Vivemos um tempo em que o trabalho já não se resume a cumprir horas por cumprir e é precisamente aqui que a proposta da semana de quatro dias deixa de ser mera utopia para se tornar exigência concreta de uma sociedade adulta. Quando olhamos para a forma como trabalhamos – as jornadas compridas, o ritmo acelerado, a sensação persistente de que o dia nunca é suficiente – não podemos deixar de concluir que algo mudou e exige mudança.
Durante décadas, para muitos de nós, “trabalhar” significou estar presente, horas de corpo, horas de mente, atrelados a um relógio que pouco questionava o seu próprio propósito, mas o mundo hoje já não tolera essa circunstância. A tecnologia, a globalização, o saber humano, tudo se transformou e no centro dessa transformação está o ser humano, cansado e desejoso de mais do que uma vida em que o fim do dia chega sem tempo para se viver.
As experiências internacionais são bem elucidativas, na Islândia, dezenas de milhares de trabalhadores participaram em ensaios que, longe de mostrarem menos produtividade, revelaram o contrário, melhores resultados, maior satisfação, menos desgaste. No Reino Unido, testes com empresas que reduziram a semana mantiveram ou melhoraram a produtividade e 92% decidiram manter o modelo. Estes dados, mais do que estatísticas, são um aviso e uma oportunidade.
Em Portugal, ainda persiste a herança de que o valor do trabalho se mede pela duração, pela presença, pelo “estar lá”. É uma mentalidade que já dificilmente se encaixa no nosso tempo quando a maior parte das tarefas é intelectual, criativa, relacional e não meramente manual ou mecânica, faz cada vez menos sentido avaliarem-nos por quantas horas permanecemos nas empresas.
Adotar a semana de quatro dias é, acima de tudo, um sinal de maturidade social. É reconhecer que o bem-estar dos trabalhadores não é de somenos importância, é uma condição. Quando se vivem vidas curtas de descanso, de lazer ou de simplesmente “não fazer”, sim, o “não fazer” também é legítimo, fracassamos não apenas como comunidade humana.
E desengane-se quem pense que este modelo fragiliza a economia, as experiências demostram outra coisa, menor rotatividade, menor absentismo, melhor ambiente de trabalho, mais criatividade e motivação. É consensual que quando as pessoas estão mais descansadas, mais serenas e mais disponíveis para si e para os outros, trabalham melhor. E a economia, essa rede de relações, sai também reforçada.

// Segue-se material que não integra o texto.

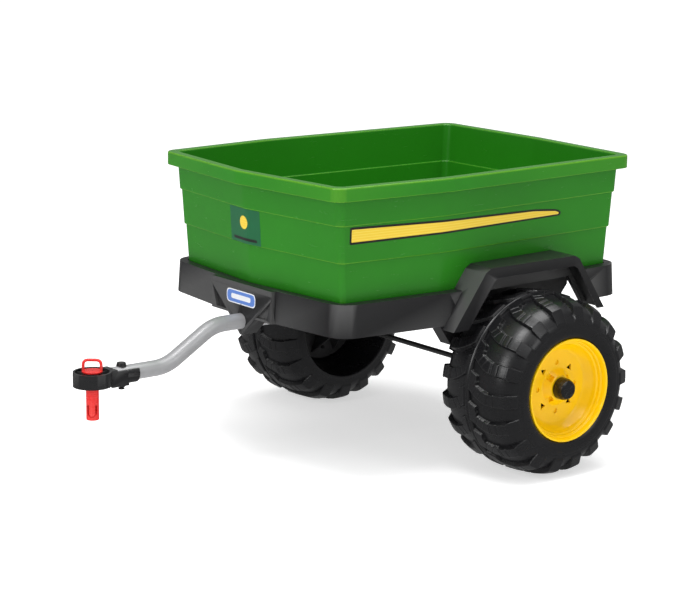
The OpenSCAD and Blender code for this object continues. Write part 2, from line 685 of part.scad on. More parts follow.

Há ainda uma dimensão ambiental que não devemos negligenciar, menos dias de deslocação, menos trânsito, menos emissões. O mundo pede-nos ação e talvez este seja um dos campos de ação mais simples, mais diretos, repensando o trabalho para repensar a vida.
Obviamente, não se trata de aplicar um modelo rígido para todos, alguns setores de atividade exigem presença contínua, interação constante e rotatividade. Mas mesmo nesses casos, poderia haver criatividade, reorganização, flexibilidade e adaptação. O que não pode permanecer é a inércia, o “sempre se fez assim”.
Se analisarmos a História, verificamos que de cada vez que ocorreu uma redução da jornada de trabalho, a produtividade não morreu e a vida melhorou. Talvez o verdadeiro sinal de uma sociedade moderna seja perceber que trabalhar não pode significar esgotar-se, que o tempo livre não é pecado e que a vida fora do trabalho também importa.
Este modelo não é um luxo de privilegiados. É um direito que, até agora, muitos acharam inalcançável, chegou o momento de assumir que não basta produzir, importa viver, que não basta cumprir, importa criar e que não basta existir no trabalho, importa existir fora dele.
Porque no fim de tudo, o progresso humano não se mede apenas pelo PIB, pelas máquinas ou pelos relatórios. Mede-se pelo tempo que nos resta para vivermos, para amar, para aprender, para descansar e para refletir. E essa é talvez a lição mais profunda: trabalhar mais não nos torna melhores, mas trabalhar bem sim.